Key bindings: Mapped to DS keys via pynput and desmume.controls (see KEY_MAP).

Performance Notes

  • Minimize device↔host transfers: keep tensors on device during math; transfer to CPU only when creating NumPy arrays for drawing.

  • Cull early: use z_clip_mask prior to NumPy conversion.

  • Batch operations: project arrays of points at once; avoid per-point projection.

  • Overlay surface cache: already implemented — reuses last overlay frame when nothing changed.

  • No anti-aliasing: overlay uses cairo.ANTIALIAS_NONE and FILTER_NEAREST to preserve the DS aesthetic.

FAQ

Q: Do I need to call draw_* with a Cairo context?
A: No. The decorator enqueues a closure; the GTK thread supplies the Context later.

Q: Why does draw_points use the 3rd channel of pts?
A: It scales the point radius (radius_scale * z) to hint depth/parallax. For fixed-size markers, pass a constant z=1 per point.

Q: Can I pass per-point radii?
A: The current implementation expects a float radius_scale; per-point scaling isn’t indexed per row. If you need it, extend the function to accept a per-point array and index it inside the loop.
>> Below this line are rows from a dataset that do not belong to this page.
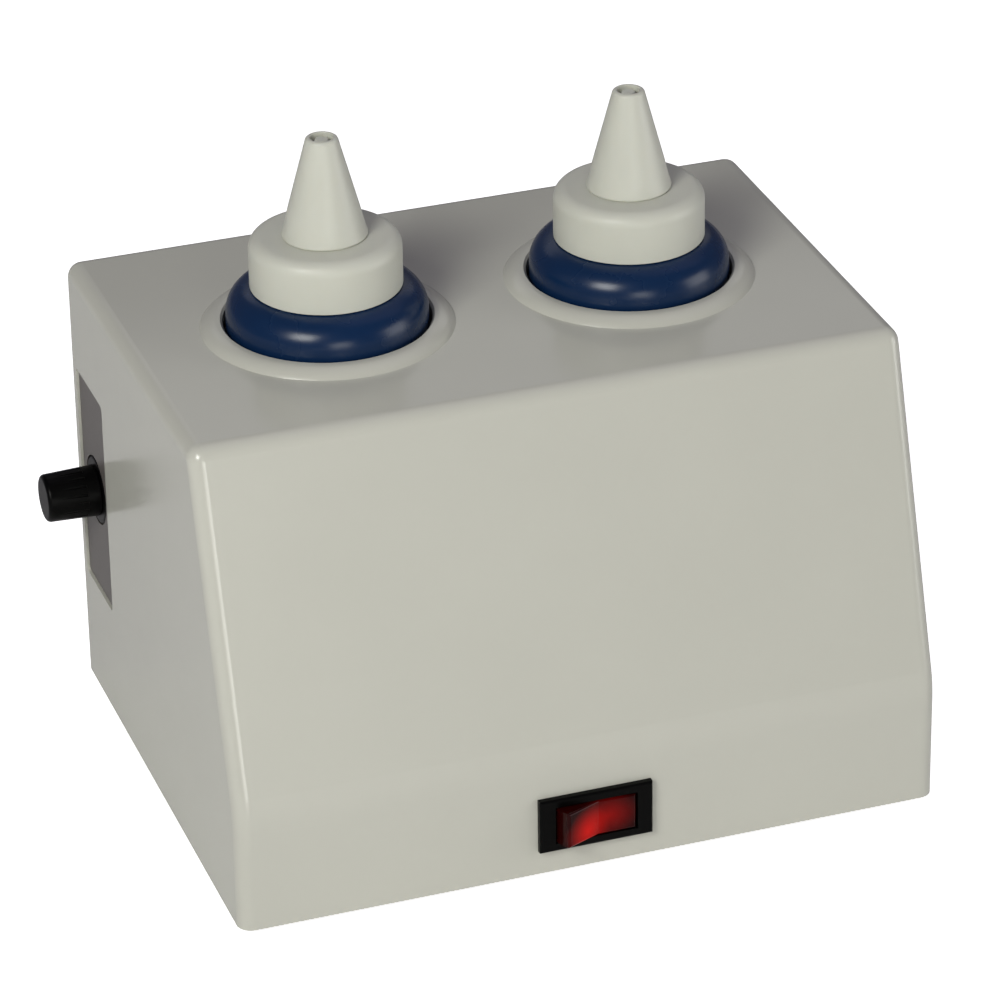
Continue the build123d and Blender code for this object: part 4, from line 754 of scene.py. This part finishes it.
class WARMER_OT_switch(bpy.types.Operator):
    """Finishes the switch, the fuse holder and the inlet, and lights the rocker"""

    bl_idname = "warmer.switch"
    bl_label = "Switch"

    def execute(self, context):
        # Black nylon: very dark, with a fine grain and hardly any shine.
        nylon = moulded(
            "moulded_black_nylon", "#060606", "#030303", roughness=0.34, grain_mm=0.9, depth_mm=0.012,
            extra={"Specular IOR Level": 0.07},
        )
        dress(nylon, "switch_body", "fuse_holder_body", "fuse_holder_nut", "fuse_cap", "inlet_body")
        # Red polycarbonate: almost black where it is unlit, and a deep glowing red over the lamp.
        low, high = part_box("rocker")
        middle = (low + high) / 2
        colour = context.scene.warmer_colours.lens
        lens = lit_lens("red_polycarbonate_lens", colour, "#F01004", middle, LAMP_GLOWS)
        dress(lens, "rocker")
        # Soda-lime glass: clear and sharp, with a little ripple from drawing.
        glass = clear_glass("clear_soda_lime_glass", "#F2F4F0")
        dress(glass, "switch_lamp", "fuse_glass")
        return {"FINISHED"}


class WARMER_OT_wiring(bpy.types.Operator):
    """Finishes the plated contacts, the terminal block and the wires"""

    bl_idname = "warmer.wiring"
    bl_label = "Wiring"

    def execute(self, context):
        # Nickel plate: bright and a little warm.
        nickel = metal("nickel_plated_brass", "#D6D3CC", "#C2BEB2", roughness=0.22)
        dress(nickel, "inlet_pins", "earth_tag", "fuse_end_caps", "fuse_spring", "fuse_element")
        # Ivory nylon: creamy, with a fine grain and a soft shine.
        ivory = moulded(
            "moulded_ivory_nylon", "#E1DCCB", "#D5CFBC", roughness=0.5, grain_mm=0.9, depth_mm=0.012
        )
        dress(ivory, "terminal_block")
        # Extruded insulation: PVC is smooth with a soft shine, and silicone rubber is duller.
        insulation = (
            ("extruded_pvc_brown", "#5A3120", "#4C2819", 0.38, "wires_live"),
            ("extruded_pvc_blue", "#2C5FB0", "#24529B", 0.38, "wires_neutral"),
            ("extruded_silicone_white", "#E0DFD9", "#D2D1CA", 0.5, "heater_leads"),
        )
        for name, colour, shade, roughness, wires in insulation:
            dress(moulded(name, colour, shade, roughness, grain_mm=1.5, depth_mm=0.01), wires)
        # Earth wire: green with yellow stripes.
        dress(striped_wire("extruded_pvc_green_yellow", "#2F8A3A", "#E6CF2A"), "wire_earth")
        return {"FINISHED"}


# ---------------------------------------------------------------- stage
def area_light(name, place, aim, size, strength, colour):
    """A soft box. Its strength is the brightness of its face, so a larger one gives more light."""
    data = bpy.data.lights.new(name, "AREA")
    data.shape = "RECTANGLE"
    data.size, data.size_y = size
    data.energy = strength * math.pi * size[0] * size[1]
    data.color = linear(colour)[:3]
    light = bpy.data.objects.new(name, data)
    bpy.context.scene.collection.objects.link(light)
    light.location = place
    light.rotation_mode = "QUATERNION"
    light.rotation_quaternion = (Vector(place) - Vector(aim)).to_track_quat("Z", "Y")
    light.visible_camera = False


def set_camera(scene, stage):
    """A camera that looks at its aim from an azimuth and a height angle, leaning by its roll."""
    azimuth, elevation, roll = stage.azimuth, stage.elevation, stage.roll
    back = Vector(
        (
            math.sin(azimuth) * math.cos(elevation),
            -math.cos(azimuth) * math.cos(elevation),
            math.sin(elevation),
        )
    )
    right = Vector((math.cos(azimuth), math.sin(azimuth), 0))
    up = back.cross(right)
    across = right * math.cos(roll) + up * math.sin(roll)
    upwards = up * math.cos(roll) - right * math.sin(roll)
    turn = Matrix((across, upwards, back)).transposed().to_4x4()
    data = bpy.data.cameras.new("camera")
    data.lens, data.sensor_width = stage.lens, SENSOR_WIDTH
    data.clip_start, data.clip_end = CAMERA_NEAR, CAMERA_FAR
    camera = bpy.data.objects.new("camera", data)
    scene.collection.objects.link(camera)
    aim = HOUSING_MIDDLE + Vector(stage.aim)
    camera.matrix_world = Matrix.Translation(aim + back * stage.distance) @ turn
    scene.camera = camera


def add_floor(colour):
    """A wide, matt floor that shows white to the camera and only reflects to the object."""
    deselect()
    bpy.ops.mesh.primitive_plane_add(size=FLOOR_SIZE, location=(0, 0, 0))
    floor = bpy.context.object
    floor.name = "studio_floor"
    material, tree = start_material("matt_white_floor")
    rays = node(tree, "ShaderNodeLightPath")
    shine = node(
        tree, "ShaderNodeMapRange", {"Value": rays.outputs["Is Camera Ray"], "To Min": 0.0, "To Max": 1.0}
    )
    tint = linear(colour)
    end_material(
        tree,
        {
            "Base Color": tint,
            "Roughness": 0.9,
            "Emission Color": tint,
            "Emission Strength": shine.outputs["Result"],
        },
    )
    floor.data.materials.append(material)


class WARMER_OT_stage(bpy.types.Operator):
    """Sets the camera, a plain pale floor and soft studio light"""

    bl_idname = "warmer.stage"
    bl_label = "Stage"

    def execute(self, context):
        scene = context.scene
        set_camera(scene, scene.warmer_stage)
        add_floor(scene.warmer_colours.floor)

        world = bpy.data.worlds.new("studio_air")
        scene.world = world
        world.use_nodes = True
        air = world.node_tree.nodes["Background"]
        air.inputs["Color"].default_value = linear(scene.warmer_colours.air)
        air.inputs["Strength"].default_value = scene.warmer_stage.air_strength

        for name, (place, aim, face, strength, colour) in SOFT_BOXES.items():
            area_light(name, place, aim or HOUSING_MIDDLE, face, strength, colour)
        scene.view_settings.view_transform = "Standard"
        return {"FINISHED"}


# ---------------------------------------------------------------- add-on
class WARMER_PT_panel(bpy.types.Panel):
    """Lists the steps that finish the warmer"""

    bl_idname = "WARMER_PT_panel"
    bl_label = "Bottle warmer"
    bl_space_type = "VIEW_3D"
    bl_region_type = "UI"
    bl_category = "Warmer"

    def draw(self, context):
        column = self.layout.column(align=True)
        for step in STEPS:
            column.operator(step.bl_idname)


GROUPS = {
    "warmer_colours": WarmerColours,
    "warmer_bottle": WarmerBottle,
    "warmer_spout": WarmerSpout,
    "warmer_stage": WarmerStage,
}
STEPS = (
    WARMER_OT_housing,
    WARMER_OT_wells,
    WARMER_OT_bottles,
    WARMER_OT_switch,
    WARMER_OT_wiring,
    WARMER_OT_stage,
)


def register():
    for made in (*GROUPS.values(), *STEPS, WARMER_PT_panel):
        bpy.utils.register_class(made)
    for name, group in GROUPS.items():
        setattr(bpy.types.Scene, name, bpy.props.PointerProperty(type=group))


def unregister():
    for name in reversed(GROUPS):
        delattr(bpy.types.Scene, name)
    for made in reversed((*GROUPS.values(), *STEPS, WARMER_PT_panel)):
        bpy.utils.unregister_class(made)


def main():
    register()
    bpy.ops.warmer.housing()
    bpy.ops.warmer.wells()
    bpy.ops.warmer.bottles()
    bpy.ops.warmer.switch()
    bpy.ops.warmer.wiring()
    bpy.ops.warmer.stage()
    deselect()


if __name__ == "__main__":
    main()
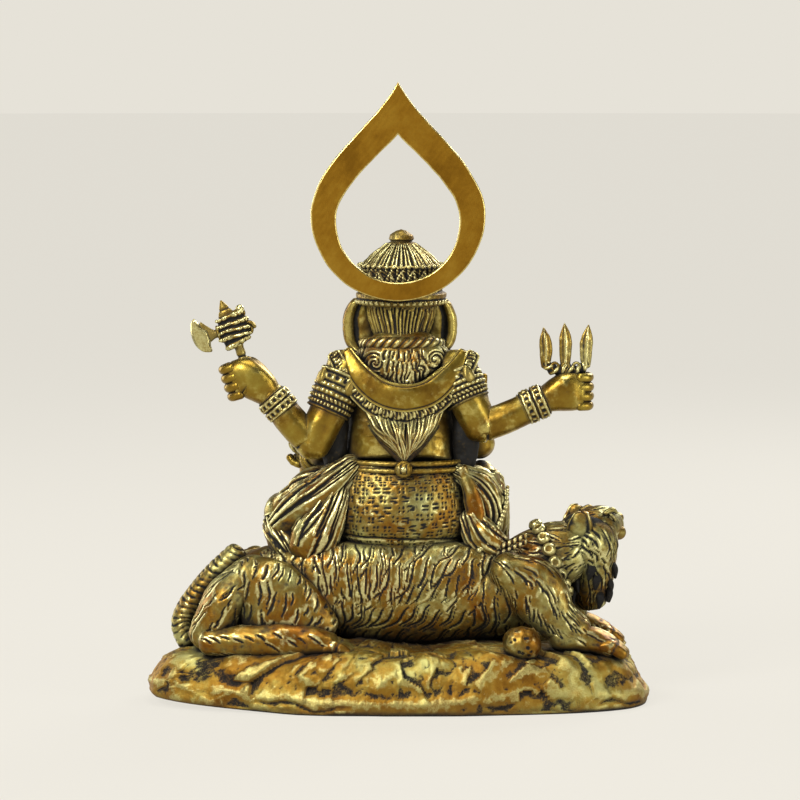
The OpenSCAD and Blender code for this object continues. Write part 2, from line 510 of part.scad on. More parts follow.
module crown() color("gold") fitted("crown") {
    // notch for the halo's lug, open to the top, and the blind hole for its peg
    translate([-lug_w / 2 - pass_gap, lug_front - pass_gap, brim_z]) cube([lug_w + 2 * pass_gap, 20, crown_h]);
    translate([0, peg_y, brim_z - brim_h + 0.8]) cylinder(h = brim_h, r = peg_r + lift_gap, $fn = 24);
}
module head() color("goldenrod") fitted("head");
module hair_curls() color("peru") fitted("hair_curls");
module elephant_trunk() color("goldenrod") fitted("elephant_trunk");
module tusk_left() color("goldenrod") fitted("tusk_left");
module tusk_right() color("goldenrod") fitted("tusk_right");
module ear_left() color("goldenrod") fitted("ear_left");
module ear_right() color("goldenrod") fitted("ear_right");
module necklace() color("gold") fitted("necklace");
module upper_arm_left() color("goldenrod") fitted("upper_arm_left");
module upper_arm_right() color("goldenrod") fitted("upper_arm_right");
module armlet_left() color("gold") fitted("armlet_left");
module armlet_right() color("gold") fitted("armlet_right");
module forearm_left() color("goldenrod") fitted("forearm_left");
module forearm_right() color("goldenrod") fitted("forearm_right");
module bracelet_left() color("gold") fitted("bracelet_left");
module bracelet_right() color("gold") fitted("bracelet_right");
module fist_left() color("goldenrod") fitted("fist_left") socket(axe_foot, axe_lean, axe_shaft_r + lift_gap);
module fist_right() color("goldenrod") fitted("fist_right") socket(trident_foot, 0, trident_shaft_r + lift_gap);
module front_arm_left() color("goldenrod") fitted("front_arm_left");
module front_arm_right() color("goldenrod") fitted("front_arm_right");
module front_hand_left() color("goldenrod") fitted("front_hand_left");
module sweet_bowl() color("gold") fitted("sweet_bowl");
module blessing_hand() color("goldenrod") fitted("blessing_hand");

// The halo's outline: a lower half circle and two flanks that meet in a point
function bezier(p, t) = pow(1 - t, 3) * p[0] + 3 * t * pow(1 - t, 2) * p[1] + 3 * t * t * (1 - t) * p[2] + t * t * t * p[3];
function flame(r, drop, rise, belly, neck) =
    let (flank = [[r, -drop], [r, belly * r], [neck * r, rise - 0.45 * r], [0, rise]])
    concat([for (a = [180 : 6 : 354]) [r * cos(a), -drop + r * sin(a)]],
        [for (k = [0 : 15]) bezier(flank, k / 16)],
        [for (k = [16 : -1 : 1]) let (p = bezier(flank, k / 16)) [-p[0], p[1]]]);
module halo() {
    inner_r = halo_r - halo_band;
    color("darkgoldenrod") {
        translate([halo_x, halo_y + halo_t, halo_centre_z]) rotate([90, 0, 0]) linear_extrude(halo_t) difference() {
            polygon(flame(halo_r, 0, halo_rise, 0.55, 0.23));
            polygon(flame(inner_r, halo_band - halo_foot, halo_rise - halo_crest, 0.4, 0.4));
        }
        translate([-lug_w / 2, lug_front, brim_z]) cube([lug_w, halo_y - lug_front, lug_h]);
        translate([0, peg_y, brim_z - brim_h + 1.6]) cylinder(h = brim_h - 1, r = peg_r, $fn = 32);
    }
}

// The axe in its own plane: +X is towards the blade and +Y up the shaft
module axe() {
    h = axe_h;
    color("goldenrod") translate(axe_foot) rotate([0, axe_lean, 0]) {
        translate([0, 0, -socket_len + 0.4]) cylinder(h = socket_len + 0.4 * h, r = axe_shaft_r, $fn = 32);
        rotate([90, 0, 0]) {
            // socket block with its finial, the scroll at its back and the small knob
            translate([0, 0, -3.2]) linear_extrude(6.4) polygon([[-5, 0.28 * h], [4.6, 0.28 * h], [6, 0.4 * h], [6, 0.62 * h],
                [5.2, 0.78 * h], [-5.2, 0.78 * h], [-6.2, 0.55 * h], [-6, 0.36 * h]]);
            translate([0, 0, -1.8]) linear_extrude(3.6) polygon([[-2.6, 0.77 * h], [5, 0.77 * h], [2.6, 0.9 * h], [1.4, h],
                [0.2, 0.9 * h]]);
            translate([-4.4, 0.81 * h, -1.8]) cylinder(h = 3.6, r = 1.7, $fn = 16);
            // crescent blade on its waisted neck
            translate([0, 0, -1.4]) linear_extrude(2.8) polygon([[5.8, 0.42 * h], [5.8, 0.58 * h], [9, 0.57 * h],
                [0.72 * axe_reach, 0.66 * h], [0.8 * axe_reach, 0.84 * h], [0.93 * axe_reach, 0.74 * h],
                [axe_reach, 0.58 * h], [0.97 * axe_reach, 0.42 * h], [0.86 * axe_reach, 0.3 * h],
                [0.66 * axe_reach, 0.24 * h], [0.62 * axe_reach, 0.36 * h], [9, 0.44 * h]]);
        }
    }
}

// One leaf-shaped prong from its root at [x, 0] to a tip at [x + lean, h]
function prong(x, w, h, lean) = [[x - 0.3 * w, 0], [x - 0.5 * w, 0.45 * h], [x - 0.36 * w + 0.6 * lean, 0.8 * h], [x + lean, h],
    [x + 0.4 * w + 0.6 * lean, 0.8 * h], [x + 0.5 * w, 0.45 * h], [x + 0.3 * w, 0]];
module trident() {
    w = trident_w;
    h = trident_h;
    color("goldenrod") translate(trident_foot) {
        translate([0, 0, -socket_len + 0.4]) cylinder(h = socket_len + 2, r = trident_shaft_r, $fn = 32);
        rotate([90, 0, 0]) translate([0, 0, -1.7]) linear_extrude(3.4) {
            translate([0, 4]) polygon(prong(0, 4.6, h - 4, 0.6));
            translate([0, 2.5]) polygon(prong(w / 2 - 2.3, 4.6, h - 3.5, 1.4));
            translate([0, 2.5]) polygon(prong(2.3 - w / 2, 4.6, h - 2.5, -0.6));
            polygon([[2 - w / 2, 0.6], [-w / 2, 3], [-w / 2, 7], [3.4 - w / 2, 7], [5 - w / 2, 5], [-2, 5.4], [2, 5.4],
                [w / 2 - 5, 5], [w / 2 - 3.4, 7], [w / 2, 7], [w / 2, 3], [w / 2 - 2, 0.6]]);
        }
    }
}

rock_plinth();
beast_body();
beast_hind_leg_near();
beast_hind_leg_far();
beast_foreleg_near();
beast_foreleg_far();
beast_tail();
beast_neck();
beast_head();
beast_ear_near();
beast_ear_far();
beast_collar();
loose_stone();
belt();
hips();
torso();
belt_knot();
leg_left();
leg_right();
foot_left();
foot_right();
shawl();
shawl_border();
hair_tail();
crown();
head();
hair_curls();
elephant_trunk();
tusk_left();
tusk_right();
ear_left();
ear_right();
necklace();
upper_arm_left();
upper_arm_right();
armlet_left();
armlet_right();
forearm_left();
forearm_right();
bracelet_left();
bracelet_right();
fist_left();
fist_right();
front_arm_left();
front_arm_right();
front_hand_left();
sweet_bowl();
blessing_hand();
halo();
axe();
trident();
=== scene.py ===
import math
import bpy
import mathutils
import numpy as np
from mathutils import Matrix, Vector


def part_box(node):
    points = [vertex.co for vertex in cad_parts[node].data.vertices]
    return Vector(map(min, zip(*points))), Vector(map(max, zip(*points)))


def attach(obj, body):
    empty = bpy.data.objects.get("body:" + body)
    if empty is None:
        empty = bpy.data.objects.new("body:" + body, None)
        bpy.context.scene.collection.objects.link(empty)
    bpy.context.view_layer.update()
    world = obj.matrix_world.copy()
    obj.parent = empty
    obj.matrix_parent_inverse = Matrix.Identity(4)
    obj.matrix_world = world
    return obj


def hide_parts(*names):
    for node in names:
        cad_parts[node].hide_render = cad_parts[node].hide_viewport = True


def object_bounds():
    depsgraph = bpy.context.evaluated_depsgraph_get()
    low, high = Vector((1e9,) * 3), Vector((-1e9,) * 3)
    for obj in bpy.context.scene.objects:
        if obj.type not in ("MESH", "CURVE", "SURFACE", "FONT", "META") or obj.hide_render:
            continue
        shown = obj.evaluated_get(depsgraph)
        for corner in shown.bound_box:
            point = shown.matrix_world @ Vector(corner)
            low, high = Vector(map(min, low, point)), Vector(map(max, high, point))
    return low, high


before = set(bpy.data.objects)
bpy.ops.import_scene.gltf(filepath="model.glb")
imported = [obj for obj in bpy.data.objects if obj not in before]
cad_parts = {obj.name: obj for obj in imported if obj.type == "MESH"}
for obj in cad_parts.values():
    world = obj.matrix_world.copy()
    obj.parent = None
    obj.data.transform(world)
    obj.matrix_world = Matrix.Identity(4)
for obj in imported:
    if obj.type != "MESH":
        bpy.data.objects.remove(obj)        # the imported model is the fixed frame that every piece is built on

cadLow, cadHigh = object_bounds()
mm = 0.001
up3 = np.array([0.0, 0.0, 1.0])


def corners(node):  # lowest and highest corner of a CAD node, in mm
    low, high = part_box(node)
    return np.array(low) / mm, np.array(high) / mm


# The middle of a CAD node's box, in mm: half the sum of its two corners
def middle(node):
    low, high = corners(node)
    return (low + high) / 2


# Heights and places that the pieces share, in mm
crownZ = corners("crown")[0][2] + 0.4
shoulderZ = crownZ - 20
waistZ = middle("belt")[2] - 0.05
backZ = waistZ - 35
trunkZ = backZ - 18.5
groundZ = backZ - 39
plinthLow, plinthHigh = corners("rock_plinth")
plinthW = plinthHigh[0] - plinthLow[0]
plinthD = plinthHigh[1] - plinthLow[1]
hipX, shoulderX = 50.0, -50.0

# Curves and surfaces


# Three numbers as an array of floats
def vec(*v):
    return np.array(v, float)


# A vector divided by its own length
def unit(v):
    return v / np.maximum(np.linalg.norm(v, axis=-1, keepdims=True), 1e-9)


# From 0 at low to 1 at high along t squared times (3 - 2 t), flat outside
def smoothStep(x, low, high):
    t = np.clip((x - low) / (high - low), 0, 1)
    return t * t * (3 - 2 * t)


def bell(x, width):  # 1 at zero, falling off as e to the minus square of x over width
    return np.exp(-(x / width) ** 2)


def curveThrough(stations, count):  # Catmull-Rom curve through the stations, count points
    p = np.asarray(stations, float)
    last = len(p) - 1
    t = np.linspace(0, last, count)
    i = np.minimum(t.astype(int), last - 1)
    f = (t - i)[:, None]
    a, b, c, d = p[np.maximum(i - 1, 0)], p[i], p[i + 1], p[np.minimum(i + 2, last)]
    return 0.5 * (2 * b + (c - a) * f + (2 * a - 5 * b + 4 * c - d) * f**2 + (3 * b - 3 * c + d - a) * f**3)


def evenly(stations, spacing):  # the same curve, its points a fixed distance apart
    fine = curveThrough(stations, 40 * len(stations))
    run = np.concatenate([[0], np.cumsum(np.linalg.norm(np.diff(fine[:, :3], axis=0), axis=1))])
    count = max(4, int(run[-1] / spacing) + 1)
    at = np.linspace(0, run[-1], count)
    return np.stack([np.interp(at, run, fine[:, k]) for k in range(fine.shape[1])], 1), at


# Smooth random height from -1 to 1: random numbers on a cubic lattice, blended
def valueNoise(points, size, seed):
    lattice = np.random.default_rng(seed).uniform(-1, 1, (24, 24, 24))
    q = points / size + 240
    i = np.floor(q).astype(int)
    f = q - i
    f = f * f * (3 - 2 * f)
    total = 0
    for corner in np.ndindex(2, 2, 2):
        w = np.prod(np.where(np.array(corner) == 1, f, 1 - f), axis=-1)
        j = (i + np.array(corner)) % 24
        total = total + w * lattice[j[..., 0], j[..., 1], j[..., 2]]
    return total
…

Q: Where do project_to_screen, z_clip_mask, etc. come from?
A: They’re provided by the memory/geometry utilities (utils.memory), which wrap camera pose reads and projection math.

Q: What if my overlay needs previous-frame state?
A: Use module-level globals (as raycasting_overlay does with current_point) or keep a small state object; be mindful of the worker thread context.

License

This overlay system documentation is part of the project repository. See LICENSE in the repo root for terms.